Instead of analysing skill per target season and/or for a number of consecutive lead months, we analysed skill for every combination of the 12 target and the 7 lead months. The thus achieved higher temporal resolution of the skill metrics enables a more accurate determination of the beginning and end of periods of skill. Moreover, skill at a monthly resolution provides the possibility to determine the consistency of the skill where we define consistent skill as skill that persists during at least two consecutive target or lead months. In accordance with Hagedorn et al. (2005) we designated the first month of the hindcasts as lead month zero, so target month number is equal to the number of the month of initialisation plus the lead month number.
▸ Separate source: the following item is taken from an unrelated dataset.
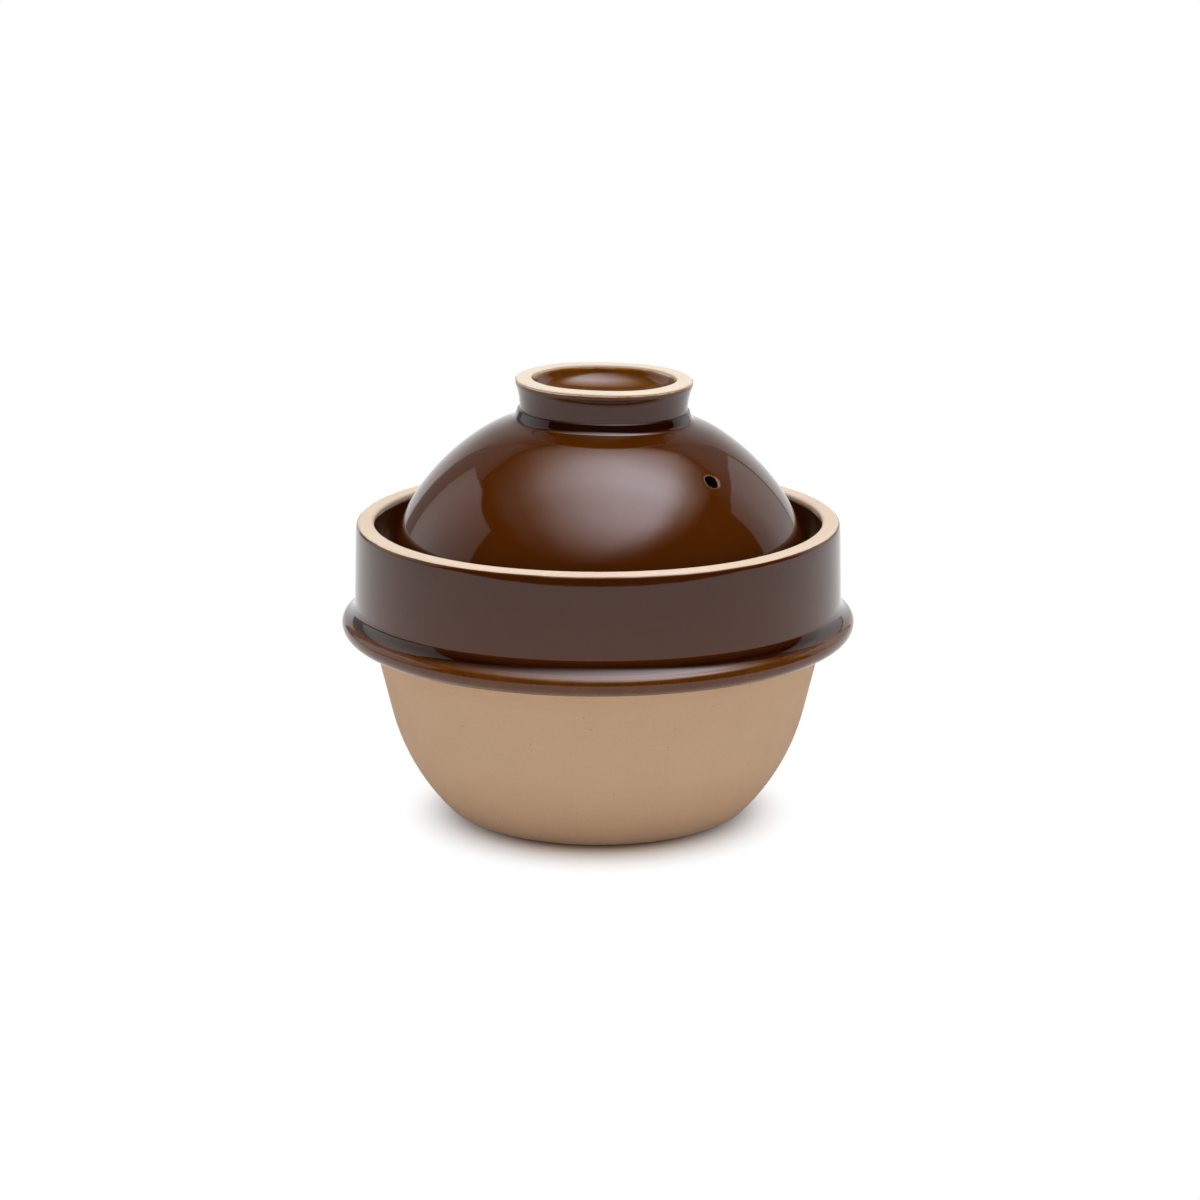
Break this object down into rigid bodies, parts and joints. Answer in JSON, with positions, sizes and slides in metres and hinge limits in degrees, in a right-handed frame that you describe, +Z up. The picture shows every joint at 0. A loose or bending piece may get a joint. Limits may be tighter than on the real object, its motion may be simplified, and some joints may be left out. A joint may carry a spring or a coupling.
{
  "type": "clay rice cooker",
  "caption": "Round-bellied clay pot with a flange and high collar, and a loose domed lid that sits inside the collar, with a ring knob and a steam hole",
  "frame": {"origin": "middle of the base, on the table", "axes": "+Z up along the pot's axis; -Y is the side that faces the viewer; the steam hole is to the front right"},
  "size_m": [0.156, 0.156, 0.1325],
  "materials": {
    "pot_bowl": "bare, fine and matt",
    "pot_collar": "bare, fine and matt",
    "pot_flange": "bare, fine and matt",
    "collar_glaze": "glossy amber brown",
    "collar_inner_glaze": "glossy amber brown",
    "bowl_glaze": "glossy amber brown",
    "lid_dome": "bare, fine and matt",
    "knob_ring": "bare, fine and matt",
    "lid_glaze": "glossy amber brown",
    "knob_well_glaze": "glossy amber brown",
    "lid_inner_glaze": "glossy amber brown"
  },
  "bodies": {
    "pot": {"pot_bowl": "pot_bowl", "pot_collar": "pot_collar", "pot_flange": "pot_flange", "collar_glaze": "collar_glaze", "collar_inner_glaze": "collar_inner_glaze", "bowl_glaze": "bowl_glaze"},
    "lid": {"lid_dome": "lid_dome", "knob_ring": "knob_ring", "lid_glaze": "lid_glaze", "knob_well_glaze": "knob_well_glaze", "lid_inner_glaze": "lid_inner_glaze"}
  },
  "joints": [
    {"name": "lid_lift", "type": "slide", "parent": "pot", "child": "lid", "axis": [0, 0, 1], "range_m": [0, 0.1]}
  ]
}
Three skill metrics (see Mason and Stephensen, 2008, for a good discussion of the why and how of these) were computed for each target and lead month separately: (i) the correlation coefficient between the observations and the median values of the hindcasts (referred to as the correlation coefficient or R), (ii) the area beneath the relative operating characteristics curve (ROC area) and (iii) the ranked probability skill score. The ROC area is computed for three categories of the observations and hindcasts with an equal number of values, namely the categories containing the one-third highest, lowest and the remaining values (upper, lower and middle tercile, respectively; above-, below- and near-normal – AN, BN and NN – categories). The same subdivision of observations and hindcasts in terciles was made to compute the RPSS. Since none of these metrics is sensitive to systematic biases in the forecasting system, no attempt was made to correct simulated run-off or discharge for any such errors prior to computing the skill metrics. So we focus our evaluation on the models' capability to predict river flow anomalies rather than absolute river flows.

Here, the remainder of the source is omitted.